The locally-trained Ian Raymond, driven by Lockwood South's Neil McCallum, finished third.
All honours, however, went to the winner, who collected his fourth win in eight Australian starts, since his arrival from New Zealand late last year.
The win vindicated Norman's good opinion of Apieceoflou, who was driven by champion reinswoman Kerryn Manning, and should prove hard to beat again in Saturday night's $10,000 final.
"It was a very tough win .... it's very hard to win from back there when they go 27.9 in the third quarter," he said.
"He's always been a nice horse, he stays pretty good and is a tough sort of horse.
"He's always going to win his share of races.
"There's a few there in the final, who go pretty well, but we'll be reasonably confident.

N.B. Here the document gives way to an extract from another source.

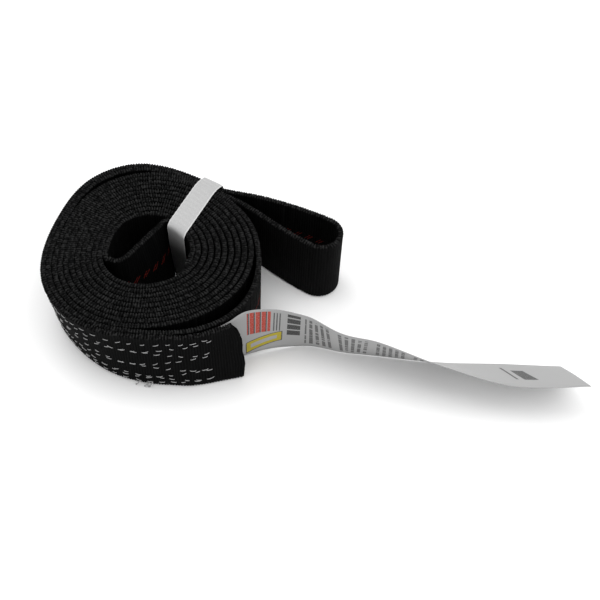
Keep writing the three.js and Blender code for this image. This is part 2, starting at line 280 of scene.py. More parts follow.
def make_piece(name: str, points: Array, faces: Sequence[Sequence[int]],
               uv: Array) -> bpy.types.Object:
    """Put points and faces into a new object at the origin.

    Args:
        name: Name of the piece.
        points: Points about the roll's axis, mm.
        faces: Point numbers of each face.
        uv: Surface coordinates of each face corner, in the faces' order.

    Returns:
        The new object, in the scene.
    """
    mesh = bpy.data.meshes.new(name)
    mesh.from_pydata(((points + ROLL_AXIS) * MM).tolist(), [], faces)
    mesh.polygons.foreach_set("use_smooth", np.full(len(mesh.polygons), True))
    layer = mesh.uv_layers.new(name="surface")
    layer.data.foreach_set("uv", np.asarray(uv, np.float32).ravel())
    mesh.validate()
    mesh.update()
    piece = bpy.data.objects.new(name, mesh)
    bpy.context.scene.collection.objects.link(piece)
    return piece


def dress(piece: bpy.types.Object, finish: bpy.types.Material) -> None:
    """Give a piece its finish and its body.

    Args:
        piece: The object.
        finish: Its material.
    """
    piece.data.materials.append(finish)
    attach(piece, "root")
    triangles = sum(len(p.vertices) - 2 for p in piece.data.polygons)
    LOG.info("%s: %d triangles", piece.name, triangles)


# Shader words


class Sock:
    """A number that varies over a surface: arithmetic on it adds Math nodes."""

    def __init__(self, paint: "Paint", socket: bpy.types.NodeSocket) -> None:
        """Wrap a socket of a material's nodes."""
        self.paint = paint
        self.socket = socket

    def _math(self, operation: str, *others: Union["Sock", Number], flip: bool = False) -> "Sock":
        """One Math node on this value and others.

        Args:
            operation: What the node does.
            others: The other values or numbers.
            flip: Whether this value comes last.

        Returns:
            The node's value.
        """
        values = [self, *others]
        if flip:
            values.reverse()
        return self.paint.node("ShaderNodeMath", {"operation": operation},
                               {i: v for i, v in enumerate(values)})

    def __add__(self, other: Union["Sock", Number]) -> "Sock":
        """Sum."""
        return self._math("ADD", other)

    __radd__ = __add__

    def __mul__(self, other: Union["Sock", Number]) -> "Sock":
        """Product."""
        return self._math("MULTIPLY", other)

    __rmul__ = __mul__

    def __sub__(self, other: Union["Sock", Number]) -> "Sock":
        """Difference."""
        return self._math("SUBTRACT", other)

    def __rsub__(self, other: Number) -> "Sock":
        """Difference from a number."""
        return self._math("SUBTRACT", other, flip=True)

    def __truediv__(self, other: Union["Sock", Number]) -> "Sock":
        """Quotient."""
        return self._math("DIVIDE", other)

    def __gt__(self, other: Union["Sock", Number]) -> "Sock":
        """1 where this is greater."""
        return self._math("GREATER_THAN", other)

    def __lt__(self, other: Union["Sock", Number]) -> "Sock":
        """1 where this is less."""
        return self._math("LESS_THAN", other)

    def __abs__(self) -> "Sock":
        """Size without sign."""
        return self._math("ABSOLUTE")

    def fraction(self) -> "Sock":
        """What is left after the whole number is taken off."""
        return self._math("FRACT")

    def floor(self) -> "Sock":
        """The whole number below."""
        return self._math("FLOOR")

    def wave(self) -> "Sock":
        """Cosine of this many turns, from -1 to 1."""
        return (self * (2 * math.pi))._math("COSINE")

    def within(self, low: Number, high: Number) -> "Sock":
        """1 between two numbers and 0 outside."""
        return (self > low) * (self < high)

    def ramp(self, low: Number, high: Number) -> "Sock":
        """Smooth step from 0 to 1.

        Args:
            low: Where it is 0.
            high: Where it is 1. It may be less than low.

        Returns:
            The step.
        """
        return self.paint.node(
            "ShaderNodeMapRange", {"interpolation_type": "SMOOTHSTEP"},
            {"Value": self, "From Min": low, "From Max": high, "To Min": 0.0, "To Max": 1.0})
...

"The other heat winner Summaterra went well too. We are probably going to draw out the back somewhere, so it will be that little tougher again.
"Summaterra led and I'm sure if My Superannuation leads again, she'll be hard to catch."

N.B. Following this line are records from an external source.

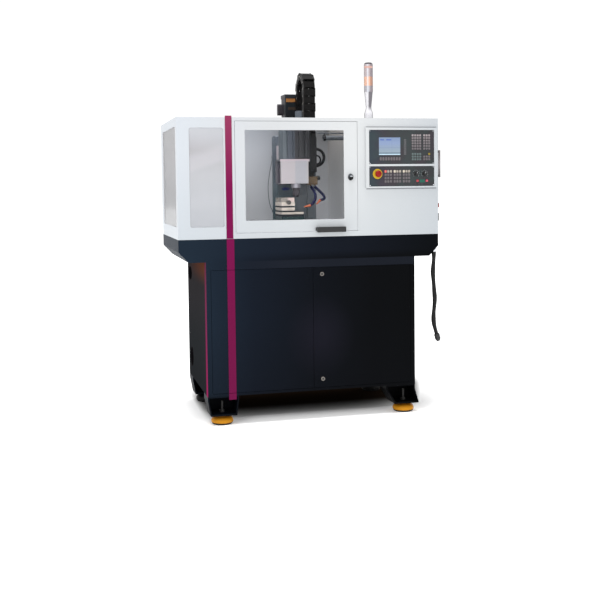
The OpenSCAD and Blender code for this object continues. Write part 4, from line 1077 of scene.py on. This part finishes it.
wire = {"radius": 2.0, "clips": [[-140, -132, 462, 474, 1572, 1584], [-140, -132, 462, 474, 1230, 1242]],
        "route": [(-133, 468, 1578), (-139, 468, 1545), (-152, 470, 1480), (-161, 470, 1420),
                  (-163, 470, 1371), (-158, 470, 1308), (-147, 470, 1262), (-133, 468, 1236)]}
wireMesh = joined(swept(smoothLine(wire["route"], 10), wire["radius"], 10), blocks(wire["clips"]))
makePiece("side_wire", wireMesh, lampGrey, "frame", angle=45)

lampHolder = {"place": (157, 300, 1692), "lug": [159, 166, 296, 304, 1711, 1719],
              "clip": [(15.3, 0), (19, 0), (20, 1.5), (20, 9.5), (19, 11), (15.3, 11), (15.3, 0)],
              "bar": [120, 331, 291, 309, 1718, 1724.5], "drop": [325, 331, 291, 309, 1700, 1718]}
clipMesh = joined(turned(lampHolder["clip"], lampHolder["place"], (1, 0, 0), 40),
                  blocks([lampHolder["lug"]]))
makePiece("lamp_clip", clipMesh, conduitBlack, "frame", bevel=0.4)
makePiece("lamp_bracket_bar", blocks([lampHolder["bar"], lampHolder["drop"]]), lampGrey, "frame",
          bevel=1.0)

plate = {"y": 577, "corner": 3.5, "rivet": [(0, 0), (1.8, 0), (1.6, 0.7), (0.9, 1.1), (0, 1.2)],
         "upper": (-14, 47, 1936, 1959), "lower": (0, 50, 1886, 1904)}


def plateShape(x0, x1, z0, z1):
    # blank plate with a rivet in each corner
    y, inset = plate["y"], plate["corner"]
    rivets = [turned(plate["rivet"], (x, y - 1.0, z), outward, 16)
              for x in (x0 + inset, x1 - inset) for z in (z0 + inset, z1 - inset)]
    return joined(blocks([[x0, x1, y - 1.0, y + 0.4, z0, z1]]), *rivets)


plateOrange = plasticLook("plateOrange", "B27A44", "96602F", 0.45, scale=12.0, specular=0.25)
plateBrown = plasticLook("plateBrown", "43352B", "2E2520", 0.5, scale=12.0, specular=0.2)
makePiece("motor_plate", plateShape(*plate["upper"]), plateOrange, "frame", bevel=0.3)
makePiece("motor_badge", plateShape(*plate["lower"]), plateBrown, "frame", bevel=0.3)

# oval recesses on the left side: each one's middle, half width and half height; each row's share of the
# oval and its height off the sheet
grip = {"sheet": -640, "sides": 48, "ovals": [(670, 845, 74, 42), (645, 307, 60, 60)],
        "rows": [(1.0, -0.3), (1.0, 1.4), (0.97, 2.2), (0.92, 2.2), (0.89, 1.2), (0.87, 0.35), (0.5, 0.25),
                 (0.0, 0.25)]}


def gripShape(y, z, wide, high):
    # lip, wall and sunk middle as nested ovals, closed behind by faces to one point
    rows, sides = np.array(grip["rows"]), grip["sides"]
    angle = np.arange(sides) * 2 * math.pi / sides
    front = np.stack([np.broadcast_to(grip["sheet"] - rows[:, 1:], (len(rows), sides)),
                      y + wide * rows[:, :1] * np.cos(angle), z + high * rows[:, :1] * np.sin(angle)], -1)
    points = np.concatenate([front, np.broadcast_to([[[grip["sheet"] + 0.5, y, z]]], (1, sides, 3))])
    behind = gridFaces(2, sides) % sides + np.array([0, 0, 1, 1]) * len(rows) * sides
    return points.reshape(-1, 3), np.concatenate([gridFaces(len(rows), sides), behind])


def gripVarying(tree):
    # dull black, a little browner and lighter on the lip
    x = tree.axes()[0]
    tone = tree.blend((x < -0.6612) * 0.8, colour("08080A"), colour("17110F"))
    return {"Base Color": tree.blend(tree.noise(40.0) * 0.2, tone, colour("101012")), "Matte": x < 0.0}


gripBlack = makeLook("gripBlack", {"Roughness": 0.8}, gripVarying)
gripsMesh = joined(*[gripShape(*oval) for oval in grip["ovals"]])
makePiece("side_grips", gripsMesh, gripBlack, "frame", angle=40)
print("small fittings made")


# Floor, light and surroundings

def floorVarying(tree):
    # pale studio floor with a painted soft shadow under the machine: straight fades to the left, to the front
    # and to the right, where its edge slants back; a faint painted glow lifts the shadow on the floor in
    # front
    x, y = tree.axes()[:2]
    right = x - y * 0.4
    shade = x.rise(-0.650, -0.545) * y.rise(-0.200, 0.085) * right.rise(0.800, 0.700) * y.rise(0.70, 0.44)
    pale = tree.blend(tree.noise(0.4, 2.0), colour("FCFCFC"), colour("FEFEFE"))
    glow = y.rise(-0.17, -0.27) * y.rise(-0.62, -0.48) * x.rise(-0.66, -0.56) * right.rise(0.82, 0.72)
    return {"Base Color": tree.blend(1.0 - (1.0 - shade * 0.97).power(2.2), pale, colour("1A130D")),
            "Emission Color": tree.blend(glow, colour("000000"), colour("FFFFFF"))}


floorLook = makeLook("paleFloor", {"Roughness": 0.9, "Specular IOR Level": 0.0, "Emission Strength": 0.2},
                     floorVarying)
floor = {"half": 60.0, "lines": 9, "z": -0.0005}
reach = np.linspace(-floor["half"], floor["half"], floor["lines"])
floorPoints = np.stack([*np.meshgrid(reach, reach), np.full((len(reach), len(reach)), floor["z"])], -1)
floorFaces = gridFaces(len(reach), len(reach), wrap=False)[:, ::-1]
floorMesh = bpy.data.meshes.new("floor")
floorMesh.from_pydata(floorPoints.reshape(-1, 3).tolist(), [], floorFaces.tolist())
floorMesh.materials.append(floorLook)
floorPiece = bpy.data.objects.new("floor", floorMesh)
bpy.context.scene.collection.objects.link(floorPiece)

world = bpy.data.worlds.new("studio")
bpy.context.scene.world = world
world.use_nodes = True
sky = world.node_tree.nodes["Background"]
sky.inputs["Color"].default_value = (1.0, 1.0, 1.0, 1.0)
sky.inputs["Strength"].default_value = 1.05
bpy.context.scene.view_settings.view_transform = "Standard"


def softBox(name, place, aim, size, power):
    # flat rectangular lamp that faces its aim
    lamp = bpy.data.lights.new(name, "AREA")
    lamp.shape, lamp.size, lamp.size_y, lamp.energy = "RECTANGLE", size[0], size[1], power
    holder = bpy.data.objects.new(name, lamp)
    toward = np.array(aim, float) - np.array(place, float)
    axis, first, second = axesAcross(-toward)
    turn = Matrix(np.column_stack([first, second, axis]).tolist()).to_4x4()
    turn.translation = place
    holder.matrix_world = turn
    bpy.context.scene.collection.objects.link(holder)


softBox("keyLight", place=(-3.2, -4.2, 3.6), aim=(0, 0, 1.2), size=(2.6, 2.0), power=70.0)
overhead = bpy.data.lights.new("overhead", "SUN")
overhead.energy, overhead.angle = 2.4, math.radians(20)
overheadHolder = bpy.data.objects.new("overhead", overhead)
overheadHolder.rotation_euler = (math.radians(6), math.radians(-5), 0)
bpy.context.scene.collection.objects.link(overheadHolder)
print("stage set")
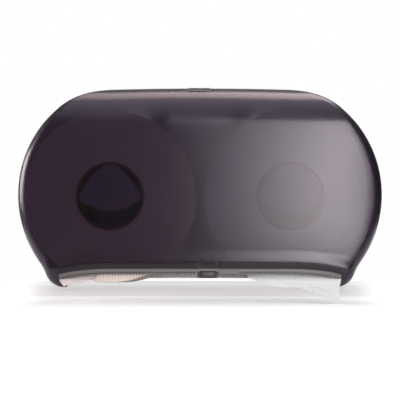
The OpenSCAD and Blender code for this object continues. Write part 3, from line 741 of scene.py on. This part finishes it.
class DISPENSER_OT_rolls(bpy.types.Operator):
    """Winds the two rolls: soft-edged rings of tissue with fine ridges on their sides, on card cores"""

    bl_idname = "dispenser.rolls"
    bl_label = "Rolls"

    def execute(self, context):
        s = context.scene.paper
        card = finish(spiral_wound_card, s.card)
        chance = np.random.default_rng(s.seed)
        for side, name, tint in ((-1, "left", s.warm), (1, "right", s.white)):
            radii = np.linspace(CORE_OUT + 0.6, ROLL_R - SOFT, 150)
            uneven = np.convolve(chance.normal(0, 1, 156), np.ones(7) / 2.65, "valid") * s.loose / MM
            profile = [(CORE_OUT, ROLL_Y0 - 0.6), (CORE_OUT, ROLL_Y1 + 0.6)]
            profile += [(r, ROLL_Y1 + 0.3 + max(-0.3, u)) for r, u in zip(radii, uneven)]
            profile += [(ROLL_R - SOFT * (1 - math.sin(a)), ROLL_Y1 + SOFT * (1 - math.cos(a)))
                        for a in np.linspace(0.3, math.pi / 2, 6)]
            profile += [(ROLL_R - SOFT * (1 - math.cos(a)), ROLL_Y0 - SOFT * (1 - math.sin(a)))
                        for a in np.linspace(0, math.pi / 2 - 0.3, 6)]
            profile += [(r, ROLL_Y0 - 0.2) for r in np.linspace(111, 46, 5)]
            tissue = finish(wound_tissue, tint, name=name + "_wound_tissue")
            roll = revolve(name + "_roll_paper", profile, (side * HUB_X, ROLL_Z), tissue, 50)
            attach(roll, name + "_roll")
            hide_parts(name + "_paper")
            core = [(CORE_IN, ROLL_Y0 - 0.4), (CORE_IN, ROLL_Y1 + 0.4), (CORE_IN + 0.4, ROLL_Y1),
                    (CORE_OUT - 0.4, ROLL_Y1), (CORE_OUT, ROLL_Y1 + 0.4), (CORE_OUT, ROLL_Y0 - 0.4),
                    (CORE_OUT - 0.4, ROLL_Y0), (CORE_IN + 0.4, ROLL_Y0)]
            tube = revolve(name + "_roll_core", core, (side * HUB_X, ROLL_Z), card, 40)
            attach(tube, name + "_roll")
            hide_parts(name + "_core")
        return {"FINISHED"}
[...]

Norman's Mildura Pacing Cup hope Zadaka missed a start in the $60,000 final after finishing his heat in sixth place behind the Emma Stewart-trained Mach Dan.
The eight-year-old, who earlier this year won the Ararat Pacing Cup, will instead line up in the $10,000 free for all on Saturday night.
Norman will have plenty of extra cause for excitement on finals night, with his highly-touted stable newcomer Aladdin to contest the $14,000 Mildura Guineas.
By the same sire (Sweet Lou) as Apieceoflou, Aladdin will be making his Australian debut on Saturday night.
The gelding was sold late last year to the Cormack family, who race under their AB & T Cormack Racing Pty Ltd banner, only days before his win in the $200,000 Listed NZB Standardbred Harness Million 3YO Colts and Geldings Final (2200m) at Alexandra Park on New Year's Eve.
Aladdin arrives at Charlton with a record of four wins and seven placings from his 17 New Zealand starts for prize money of $155,789.
"The boys bought him on the Wednesday and he won on the Saturday, so he's been a good buy already," Norman said.
"The pressure is on me Saturday."
Dream realised
Fellow Charlton trainer Michael Gadsden has labelled Doitson's effort to qualify for the $25,000 Tenderprint Australia Cup on Saturday night as a 'dream come true'.
The six-year-old gelding will head into the race with a strong chance following his eye-catching second in Tuesday night's heat.
Gadsden, who grew up in Robinvale, about an hour from Mildura, has always dreamed of having a runner in one of the big finals on Mildura Cup night and will this year gets his wish.
Doitson will be joined in the final by another Charlton horse Sea Hawke.
The Shane Sanderson-trained five-year-old finished fifth behind Krafty Bart in the same heat as Doitson.